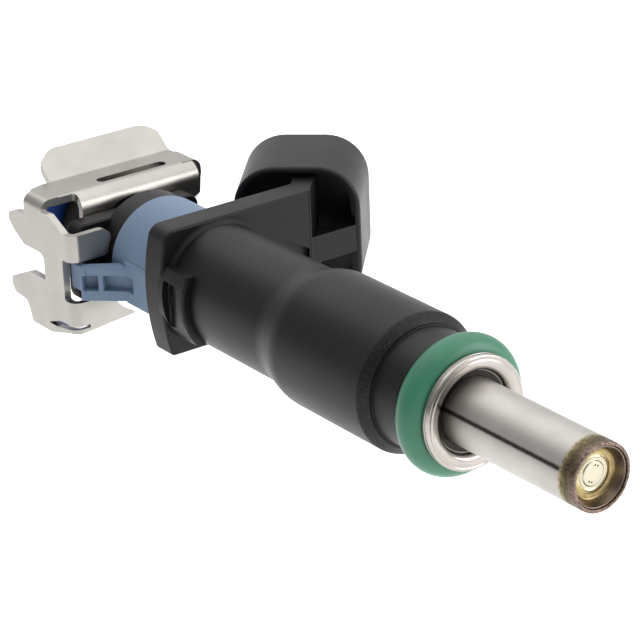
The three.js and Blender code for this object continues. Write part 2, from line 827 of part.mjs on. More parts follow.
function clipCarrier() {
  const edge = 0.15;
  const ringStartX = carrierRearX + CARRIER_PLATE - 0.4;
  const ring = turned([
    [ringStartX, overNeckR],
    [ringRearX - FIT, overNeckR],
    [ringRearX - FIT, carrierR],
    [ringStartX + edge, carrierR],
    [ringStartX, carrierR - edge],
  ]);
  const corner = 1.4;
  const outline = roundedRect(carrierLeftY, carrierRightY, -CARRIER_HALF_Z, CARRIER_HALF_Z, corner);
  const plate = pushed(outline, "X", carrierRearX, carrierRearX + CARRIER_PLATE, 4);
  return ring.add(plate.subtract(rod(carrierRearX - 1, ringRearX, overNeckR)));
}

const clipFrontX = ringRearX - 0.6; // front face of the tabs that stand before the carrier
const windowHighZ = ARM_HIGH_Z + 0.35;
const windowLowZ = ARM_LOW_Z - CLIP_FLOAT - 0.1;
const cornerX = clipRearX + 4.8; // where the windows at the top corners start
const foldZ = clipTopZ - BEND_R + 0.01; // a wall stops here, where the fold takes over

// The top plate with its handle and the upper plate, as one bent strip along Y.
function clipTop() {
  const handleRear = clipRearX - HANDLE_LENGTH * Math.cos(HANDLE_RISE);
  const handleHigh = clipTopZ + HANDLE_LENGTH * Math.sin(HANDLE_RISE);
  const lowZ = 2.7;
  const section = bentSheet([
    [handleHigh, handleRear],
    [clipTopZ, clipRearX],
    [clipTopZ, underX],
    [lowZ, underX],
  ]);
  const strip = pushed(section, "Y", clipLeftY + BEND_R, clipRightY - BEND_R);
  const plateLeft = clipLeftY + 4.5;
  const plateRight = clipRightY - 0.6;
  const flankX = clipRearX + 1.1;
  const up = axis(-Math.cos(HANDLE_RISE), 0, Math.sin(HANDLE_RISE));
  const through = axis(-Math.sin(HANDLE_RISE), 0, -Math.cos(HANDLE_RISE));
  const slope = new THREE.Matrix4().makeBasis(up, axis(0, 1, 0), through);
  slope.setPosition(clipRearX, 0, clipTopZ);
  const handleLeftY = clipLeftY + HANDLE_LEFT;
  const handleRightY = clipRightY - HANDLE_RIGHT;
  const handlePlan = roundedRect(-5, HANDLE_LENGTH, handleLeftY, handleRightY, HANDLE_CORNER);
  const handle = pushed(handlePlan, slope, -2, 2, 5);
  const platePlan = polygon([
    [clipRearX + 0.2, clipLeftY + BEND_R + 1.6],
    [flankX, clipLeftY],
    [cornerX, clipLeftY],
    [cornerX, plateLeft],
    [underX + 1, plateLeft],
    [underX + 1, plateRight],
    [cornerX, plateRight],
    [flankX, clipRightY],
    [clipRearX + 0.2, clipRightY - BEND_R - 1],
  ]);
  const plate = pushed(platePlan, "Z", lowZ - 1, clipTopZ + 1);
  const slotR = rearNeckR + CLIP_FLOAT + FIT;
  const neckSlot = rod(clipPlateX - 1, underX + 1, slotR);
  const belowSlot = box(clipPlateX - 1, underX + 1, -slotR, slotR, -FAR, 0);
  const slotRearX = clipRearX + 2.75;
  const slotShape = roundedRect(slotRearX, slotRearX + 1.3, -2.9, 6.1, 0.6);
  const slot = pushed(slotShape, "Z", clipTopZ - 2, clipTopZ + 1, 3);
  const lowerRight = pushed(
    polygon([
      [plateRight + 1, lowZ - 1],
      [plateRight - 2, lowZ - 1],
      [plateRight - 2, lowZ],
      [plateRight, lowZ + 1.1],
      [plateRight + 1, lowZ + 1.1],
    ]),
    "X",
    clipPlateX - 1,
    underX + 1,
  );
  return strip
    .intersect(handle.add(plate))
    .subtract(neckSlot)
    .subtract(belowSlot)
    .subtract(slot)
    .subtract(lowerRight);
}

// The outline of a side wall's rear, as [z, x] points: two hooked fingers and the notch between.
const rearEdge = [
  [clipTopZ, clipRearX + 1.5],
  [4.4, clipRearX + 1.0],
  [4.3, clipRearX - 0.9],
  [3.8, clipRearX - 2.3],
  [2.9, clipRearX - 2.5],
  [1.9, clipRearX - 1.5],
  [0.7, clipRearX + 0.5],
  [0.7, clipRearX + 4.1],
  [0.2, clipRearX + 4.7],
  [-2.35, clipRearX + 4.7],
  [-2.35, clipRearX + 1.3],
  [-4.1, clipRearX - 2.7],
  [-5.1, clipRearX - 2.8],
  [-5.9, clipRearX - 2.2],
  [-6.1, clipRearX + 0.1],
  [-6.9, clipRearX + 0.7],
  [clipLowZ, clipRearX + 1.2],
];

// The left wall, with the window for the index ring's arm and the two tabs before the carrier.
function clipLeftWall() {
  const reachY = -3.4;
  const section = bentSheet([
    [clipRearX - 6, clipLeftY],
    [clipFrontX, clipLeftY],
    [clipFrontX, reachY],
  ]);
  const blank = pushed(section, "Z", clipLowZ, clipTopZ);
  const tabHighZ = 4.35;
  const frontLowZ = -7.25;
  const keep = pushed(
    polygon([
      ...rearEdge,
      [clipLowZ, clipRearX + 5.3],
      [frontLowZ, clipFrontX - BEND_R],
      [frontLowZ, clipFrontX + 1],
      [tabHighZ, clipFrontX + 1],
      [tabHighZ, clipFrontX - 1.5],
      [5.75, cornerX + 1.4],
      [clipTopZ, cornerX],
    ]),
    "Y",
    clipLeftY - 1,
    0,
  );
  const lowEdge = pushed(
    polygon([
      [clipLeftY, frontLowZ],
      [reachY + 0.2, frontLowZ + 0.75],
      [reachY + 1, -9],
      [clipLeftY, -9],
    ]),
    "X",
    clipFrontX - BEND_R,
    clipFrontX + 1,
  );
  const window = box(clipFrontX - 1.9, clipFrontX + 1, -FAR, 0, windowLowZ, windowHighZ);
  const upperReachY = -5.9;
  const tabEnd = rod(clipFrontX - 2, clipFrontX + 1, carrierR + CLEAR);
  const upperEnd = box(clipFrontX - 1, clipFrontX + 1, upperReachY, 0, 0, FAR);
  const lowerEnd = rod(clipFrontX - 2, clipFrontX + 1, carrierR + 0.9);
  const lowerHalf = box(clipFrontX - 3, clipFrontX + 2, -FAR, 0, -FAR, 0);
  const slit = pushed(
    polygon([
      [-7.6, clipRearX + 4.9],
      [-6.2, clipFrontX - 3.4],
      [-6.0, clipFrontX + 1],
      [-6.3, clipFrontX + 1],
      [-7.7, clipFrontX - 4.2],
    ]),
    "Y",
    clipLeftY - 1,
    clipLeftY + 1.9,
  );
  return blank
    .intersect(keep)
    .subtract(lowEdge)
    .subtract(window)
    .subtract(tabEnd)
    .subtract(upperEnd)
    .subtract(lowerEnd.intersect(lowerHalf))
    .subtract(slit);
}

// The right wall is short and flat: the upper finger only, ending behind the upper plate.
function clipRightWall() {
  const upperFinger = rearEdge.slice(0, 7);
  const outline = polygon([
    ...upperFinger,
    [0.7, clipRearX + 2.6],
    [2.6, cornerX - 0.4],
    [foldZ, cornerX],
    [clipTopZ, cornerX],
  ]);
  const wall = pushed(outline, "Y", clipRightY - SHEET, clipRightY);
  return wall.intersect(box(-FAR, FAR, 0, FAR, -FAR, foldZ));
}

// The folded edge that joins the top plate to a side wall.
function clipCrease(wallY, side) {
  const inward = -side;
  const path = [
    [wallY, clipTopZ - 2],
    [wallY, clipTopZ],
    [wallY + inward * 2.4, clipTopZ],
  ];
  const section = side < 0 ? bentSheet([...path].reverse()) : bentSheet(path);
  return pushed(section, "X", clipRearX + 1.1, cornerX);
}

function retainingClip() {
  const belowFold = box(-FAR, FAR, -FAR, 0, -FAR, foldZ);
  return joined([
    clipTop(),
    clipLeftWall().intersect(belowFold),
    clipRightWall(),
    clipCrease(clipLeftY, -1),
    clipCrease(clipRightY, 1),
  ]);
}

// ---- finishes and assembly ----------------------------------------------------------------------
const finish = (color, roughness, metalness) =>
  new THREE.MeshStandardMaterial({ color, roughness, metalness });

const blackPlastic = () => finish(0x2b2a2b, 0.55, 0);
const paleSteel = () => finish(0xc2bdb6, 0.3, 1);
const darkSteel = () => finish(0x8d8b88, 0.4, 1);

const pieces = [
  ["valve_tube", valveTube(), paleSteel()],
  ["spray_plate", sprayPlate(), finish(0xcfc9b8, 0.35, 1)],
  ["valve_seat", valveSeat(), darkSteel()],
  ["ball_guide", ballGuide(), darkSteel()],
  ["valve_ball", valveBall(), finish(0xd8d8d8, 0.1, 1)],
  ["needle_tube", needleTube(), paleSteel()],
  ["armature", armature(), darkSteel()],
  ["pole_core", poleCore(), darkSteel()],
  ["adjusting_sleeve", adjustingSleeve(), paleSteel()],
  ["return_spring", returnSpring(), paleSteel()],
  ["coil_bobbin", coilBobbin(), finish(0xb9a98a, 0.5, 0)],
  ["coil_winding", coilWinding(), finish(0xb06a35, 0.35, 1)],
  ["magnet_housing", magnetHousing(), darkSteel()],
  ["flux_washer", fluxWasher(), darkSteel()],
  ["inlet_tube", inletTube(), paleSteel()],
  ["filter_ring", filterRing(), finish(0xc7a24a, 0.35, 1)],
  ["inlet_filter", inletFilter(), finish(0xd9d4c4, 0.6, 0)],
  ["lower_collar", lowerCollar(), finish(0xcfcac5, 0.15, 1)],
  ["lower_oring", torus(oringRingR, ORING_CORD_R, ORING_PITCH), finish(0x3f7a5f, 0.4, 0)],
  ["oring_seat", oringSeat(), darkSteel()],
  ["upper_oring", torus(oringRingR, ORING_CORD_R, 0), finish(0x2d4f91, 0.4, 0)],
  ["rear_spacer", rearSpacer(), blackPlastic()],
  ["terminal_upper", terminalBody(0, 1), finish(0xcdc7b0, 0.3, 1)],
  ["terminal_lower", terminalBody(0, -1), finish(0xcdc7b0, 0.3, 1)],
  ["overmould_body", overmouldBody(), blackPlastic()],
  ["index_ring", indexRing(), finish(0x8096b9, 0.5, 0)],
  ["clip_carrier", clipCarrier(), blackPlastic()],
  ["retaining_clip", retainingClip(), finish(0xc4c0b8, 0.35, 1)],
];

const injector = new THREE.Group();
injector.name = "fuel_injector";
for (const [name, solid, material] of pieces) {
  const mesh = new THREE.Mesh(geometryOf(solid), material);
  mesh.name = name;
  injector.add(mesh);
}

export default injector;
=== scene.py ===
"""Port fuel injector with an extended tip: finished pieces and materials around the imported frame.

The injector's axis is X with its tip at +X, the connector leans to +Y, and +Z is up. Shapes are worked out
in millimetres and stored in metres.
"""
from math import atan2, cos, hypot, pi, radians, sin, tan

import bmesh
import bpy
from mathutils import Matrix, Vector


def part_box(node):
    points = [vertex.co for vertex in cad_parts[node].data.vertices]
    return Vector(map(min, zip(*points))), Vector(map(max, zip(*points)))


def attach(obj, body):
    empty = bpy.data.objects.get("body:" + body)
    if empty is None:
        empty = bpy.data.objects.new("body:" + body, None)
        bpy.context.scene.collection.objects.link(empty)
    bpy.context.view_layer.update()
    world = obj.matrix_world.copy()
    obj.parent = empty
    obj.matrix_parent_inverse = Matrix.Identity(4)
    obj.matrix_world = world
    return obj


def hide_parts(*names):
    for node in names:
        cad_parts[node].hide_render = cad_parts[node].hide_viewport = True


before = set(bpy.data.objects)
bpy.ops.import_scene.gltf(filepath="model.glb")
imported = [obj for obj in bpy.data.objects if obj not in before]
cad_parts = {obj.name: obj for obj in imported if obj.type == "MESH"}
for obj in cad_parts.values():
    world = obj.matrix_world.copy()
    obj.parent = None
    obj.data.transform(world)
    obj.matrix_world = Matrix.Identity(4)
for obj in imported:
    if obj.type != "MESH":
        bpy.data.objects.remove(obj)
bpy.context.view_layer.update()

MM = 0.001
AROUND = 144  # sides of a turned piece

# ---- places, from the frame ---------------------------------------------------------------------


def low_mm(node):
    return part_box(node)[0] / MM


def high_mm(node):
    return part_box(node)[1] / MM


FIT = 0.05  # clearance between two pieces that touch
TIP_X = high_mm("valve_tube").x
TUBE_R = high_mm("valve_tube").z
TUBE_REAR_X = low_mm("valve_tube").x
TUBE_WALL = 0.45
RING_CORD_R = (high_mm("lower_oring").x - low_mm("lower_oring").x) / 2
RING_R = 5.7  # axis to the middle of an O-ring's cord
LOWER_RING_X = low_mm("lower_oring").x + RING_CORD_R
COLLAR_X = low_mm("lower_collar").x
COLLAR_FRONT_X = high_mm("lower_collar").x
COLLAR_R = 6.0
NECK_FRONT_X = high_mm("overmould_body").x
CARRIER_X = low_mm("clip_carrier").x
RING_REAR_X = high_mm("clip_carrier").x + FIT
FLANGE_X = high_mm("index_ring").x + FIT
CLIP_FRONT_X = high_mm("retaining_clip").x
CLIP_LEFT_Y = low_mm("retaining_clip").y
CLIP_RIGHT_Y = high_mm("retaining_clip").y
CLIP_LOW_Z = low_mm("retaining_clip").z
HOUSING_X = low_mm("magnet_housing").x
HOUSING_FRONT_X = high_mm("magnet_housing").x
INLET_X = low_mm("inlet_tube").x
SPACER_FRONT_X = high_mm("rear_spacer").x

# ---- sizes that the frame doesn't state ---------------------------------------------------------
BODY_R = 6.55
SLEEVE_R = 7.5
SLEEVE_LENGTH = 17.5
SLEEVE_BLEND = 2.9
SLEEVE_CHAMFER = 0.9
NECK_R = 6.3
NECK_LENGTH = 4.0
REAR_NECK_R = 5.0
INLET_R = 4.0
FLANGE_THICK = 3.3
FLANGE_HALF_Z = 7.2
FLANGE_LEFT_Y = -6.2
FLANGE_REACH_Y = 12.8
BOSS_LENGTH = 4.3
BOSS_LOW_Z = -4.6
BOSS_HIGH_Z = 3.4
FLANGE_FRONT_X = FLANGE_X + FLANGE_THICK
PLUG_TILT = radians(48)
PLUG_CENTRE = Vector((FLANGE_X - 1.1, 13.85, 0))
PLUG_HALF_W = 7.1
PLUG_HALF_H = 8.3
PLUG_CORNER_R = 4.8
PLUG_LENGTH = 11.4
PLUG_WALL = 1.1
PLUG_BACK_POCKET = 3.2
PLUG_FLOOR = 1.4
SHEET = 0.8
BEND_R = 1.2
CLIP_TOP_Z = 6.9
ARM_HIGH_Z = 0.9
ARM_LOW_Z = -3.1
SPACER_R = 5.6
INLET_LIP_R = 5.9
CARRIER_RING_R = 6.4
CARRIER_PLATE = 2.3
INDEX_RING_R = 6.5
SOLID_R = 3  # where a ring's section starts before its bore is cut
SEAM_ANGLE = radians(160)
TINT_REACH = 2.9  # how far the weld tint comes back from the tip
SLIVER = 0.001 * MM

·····

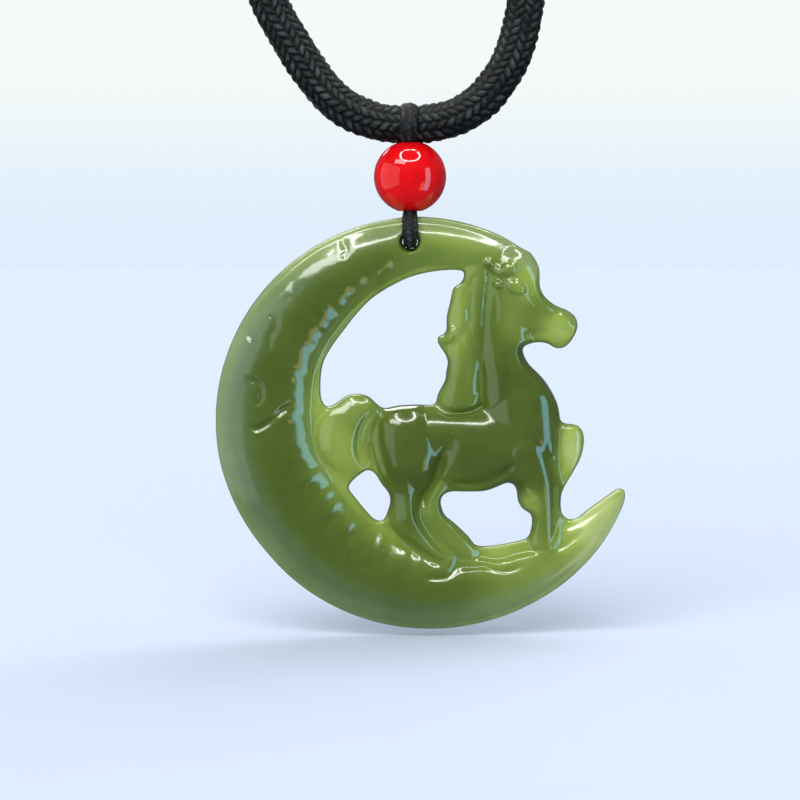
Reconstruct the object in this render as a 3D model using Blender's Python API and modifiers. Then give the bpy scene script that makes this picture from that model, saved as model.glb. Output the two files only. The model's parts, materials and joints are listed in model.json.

·····

GIVEN TASK: Copy out exactly the lines running from the one with "const injector = new THREE.Group();" to the one with "bpy.context.scene.collection.objects.link(empty)", including both ends, and nothing more.

COMPLETE ANSWER:
const injector = new THREE.Group();
injector.name = "fuel_injector";
for (const [name, solid, material] of pieces) {
  const mesh = new THREE.Mesh(geometryOf(solid), material);
  mesh.name = name;
  injector.add(mesh);
}

export default injector;
=== scene.py ===
"""Port fuel injector with an extended tip: finished pieces and materials around the imported frame.

The injector's axis is X with its tip at +X, the connector leans to +Y, and +Z is up. Shapes are worked out
in millimetres and stored in metres.
"""
from math import atan2, cos, hypot, pi, radians, sin, tan

import bmesh
import bpy
from mathutils import Matrix, Vector


def part_box(node):
    points = [vertex.co for vertex in cad_parts[node].data.vertices]
    return Vector(map(min, zip(*points))), Vector(map(max, zip(*points)))


def attach(obj, body):
    empty = bpy.data.objects.get("body:" + body)
    if empty is None:
        empty = bpy.data.objects.new("body:" + body, None)
        bpy.context.scene.collection.objects.link(empty)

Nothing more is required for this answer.